╭─ Source material
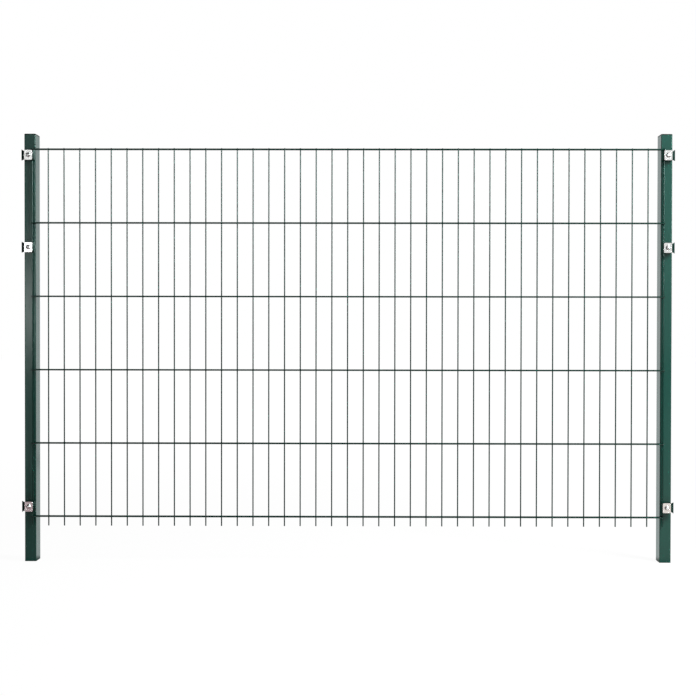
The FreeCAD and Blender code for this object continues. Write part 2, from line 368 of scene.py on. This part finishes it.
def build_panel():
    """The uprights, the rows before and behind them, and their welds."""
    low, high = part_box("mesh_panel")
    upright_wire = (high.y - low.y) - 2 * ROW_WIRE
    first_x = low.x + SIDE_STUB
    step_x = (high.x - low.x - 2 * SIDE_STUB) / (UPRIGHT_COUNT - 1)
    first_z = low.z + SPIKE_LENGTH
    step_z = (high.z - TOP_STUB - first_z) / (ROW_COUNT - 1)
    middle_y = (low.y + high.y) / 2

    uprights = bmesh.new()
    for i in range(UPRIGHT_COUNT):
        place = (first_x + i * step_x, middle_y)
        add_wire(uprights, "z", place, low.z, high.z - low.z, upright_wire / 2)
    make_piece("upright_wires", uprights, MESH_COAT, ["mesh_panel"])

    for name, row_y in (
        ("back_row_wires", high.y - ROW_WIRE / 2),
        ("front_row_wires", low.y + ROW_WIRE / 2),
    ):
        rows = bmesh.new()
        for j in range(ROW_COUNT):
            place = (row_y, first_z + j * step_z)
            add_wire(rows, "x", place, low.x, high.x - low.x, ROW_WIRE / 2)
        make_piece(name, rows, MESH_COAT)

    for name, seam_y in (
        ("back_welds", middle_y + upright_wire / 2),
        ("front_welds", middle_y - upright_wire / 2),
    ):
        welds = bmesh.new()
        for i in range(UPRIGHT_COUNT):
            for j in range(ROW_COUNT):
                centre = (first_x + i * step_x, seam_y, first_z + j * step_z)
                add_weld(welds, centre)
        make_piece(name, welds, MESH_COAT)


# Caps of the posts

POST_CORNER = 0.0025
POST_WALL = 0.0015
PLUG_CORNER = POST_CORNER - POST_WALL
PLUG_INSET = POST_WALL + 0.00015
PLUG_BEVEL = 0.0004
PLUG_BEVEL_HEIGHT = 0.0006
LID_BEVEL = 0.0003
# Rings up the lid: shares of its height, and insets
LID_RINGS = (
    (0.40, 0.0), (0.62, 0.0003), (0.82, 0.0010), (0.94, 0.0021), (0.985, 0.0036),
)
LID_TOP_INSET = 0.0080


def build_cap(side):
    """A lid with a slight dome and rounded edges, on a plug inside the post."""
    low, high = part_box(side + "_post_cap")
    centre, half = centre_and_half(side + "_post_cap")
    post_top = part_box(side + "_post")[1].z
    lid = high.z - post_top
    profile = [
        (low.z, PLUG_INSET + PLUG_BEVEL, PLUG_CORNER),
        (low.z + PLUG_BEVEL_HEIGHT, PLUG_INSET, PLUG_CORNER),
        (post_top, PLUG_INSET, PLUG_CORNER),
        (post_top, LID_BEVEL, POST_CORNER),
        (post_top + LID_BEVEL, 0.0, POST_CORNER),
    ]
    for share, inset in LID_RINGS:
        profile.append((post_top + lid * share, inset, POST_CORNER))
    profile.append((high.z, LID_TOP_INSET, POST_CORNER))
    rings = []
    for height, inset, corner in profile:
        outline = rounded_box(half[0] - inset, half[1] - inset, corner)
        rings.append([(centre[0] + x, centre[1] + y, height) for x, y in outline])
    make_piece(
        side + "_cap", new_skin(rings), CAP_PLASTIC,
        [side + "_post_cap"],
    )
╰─
◆ Work required ◆
Each line of the listing should be echoed back exactly.

◆ Reply ◆
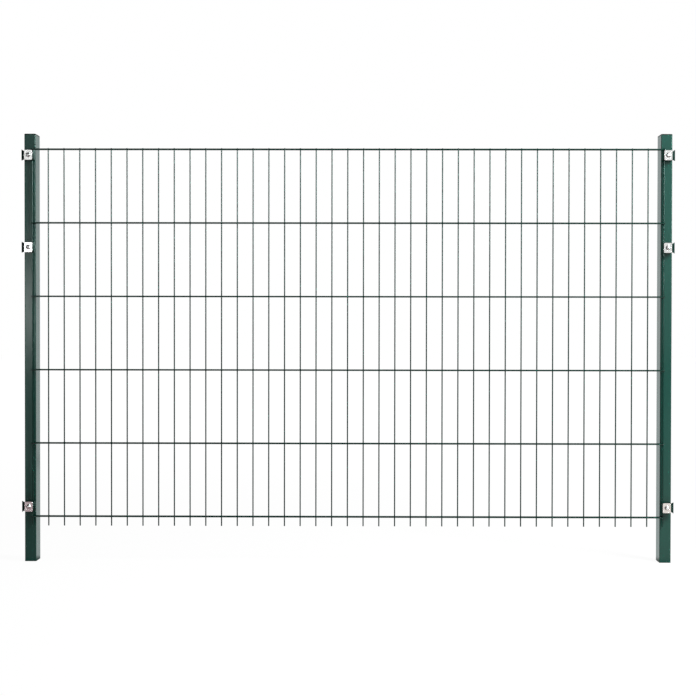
The FreeCAD and Blender code for this object continues. Write part 2, from line 368 of scene.py on. This part finishes it.
def build_panel():
    """The uprights, the rows before and behind them, and their welds."""
    low, high = part_box("mesh_panel")
    upright_wire = (high.y - low.y) - 2 * ROW_WIRE
    first_x = low.x + SIDE_STUB
    step_x = (high.x - low.x - 2 * SIDE_STUB) / (UPRIGHT_COUNT - 1)
    first_z = low.z + SPIKE_LENGTH
    step_z = (high.z - TOP_STUB - first_z) / (ROW_COUNT - 1)
    middle_y = (low.y + high.y) / 2

    uprights = bmesh.new()
    for i in range(UPRIGHT_COUNT):
        place = (first_x + i * step_x, middle_y)
        add_wire(uprights, "z", place, low.z, high.z - low.z, upright_wire / 2)
    make_piece("upright_wires", uprights, MESH_COAT, ["mesh_panel"])

    for name, row_y in (
        ("back_row_wires", high.y - ROW_WIRE / 2),
        ("front_row_wires", low.y + ROW_WIRE / 2),
    ):
        rows = bmesh.new()
        for j in range(ROW_COUNT):
            place = (row_y, first_z + j * step_z)
            add_wire(rows, "x", place, low.x, high.x - low.x, ROW_WIRE / 2)
        make_piece(name, rows, MESH_COAT)

    for name, seam_y in (
        ("back_welds", middle_y + upright_wire / 2),
        ("front_welds", middle_y - upright_wire / 2),
    ):
        welds = bmesh.new()
        for i in range(UPRIGHT_COUNT):
            for j in range(ROW_COUNT):
                centre = (first_x + i * step_x, seam_y, first_z + j * step_z)
                add_weld(welds, centre)
        make_piece(name, welds, MESH_COAT)


# Caps of the posts

POST_CORNER = 0.0025
POST_WALL = 0.0015
PLUG_CORNER = POST_CORNER - POST_WALL
PLUG_INSET = POST_WALL + 0.00015
PLUG_BEVEL = 0.0004
PLUG_BEVEL_HEIGHT = 0.0006
LID_BEVEL = 0.0003
# Rings up the lid: shares of its height, and insets
LID_RINGS = (
    (0.40, 0.0), (0.62, 0.0003), (0.82, 0.0010), (0.94, 0.0021), (0.985, 0.0036),
)
LID_TOP_INSET = 0.0080


def build_cap(side):
    """A lid with a slight dome and rounded edges, on a plug inside the post."""
    low, high = part_box(side + "_post_cap")
    centre, half = centre_and_half(side + "_post_cap")
    post_top = part_box(side + "_post")[1].z
    lid = high.z - post_top
    profile = [
        (low.z, PLUG_INSET + PLUG_BEVEL, PLUG_CORNER),
        (low.z + PLUG_BEVEL_HEIGHT, PLUG_INSET, PLUG_CORNER),
        (post_top, PLUG_INSET, PLUG_CORNER),
        (post_top, LID_BEVEL, POST_CORNER),
        (post_top + LID_BEVEL, 0.0, POST_CORNER),
    ]
    for share, inset in LID_RINGS:
        profile.append((post_top + lid * share, inset, POST_CORNER))
    profile.append((high.z, LID_TOP_INSET, POST_CORNER))
    rings = []
    for height, inset, corner in profile:
        outline = rounded_box(half[0] - inset, half[1] - inset, corner)
        rings.append([(centre[0] + x, centre[1] + y, height) for x, y in outline])
    make_piece(
        side + "_cap", new_skin(rings), CAP_PLASTIC,
        [side + "_post_cap"],
    )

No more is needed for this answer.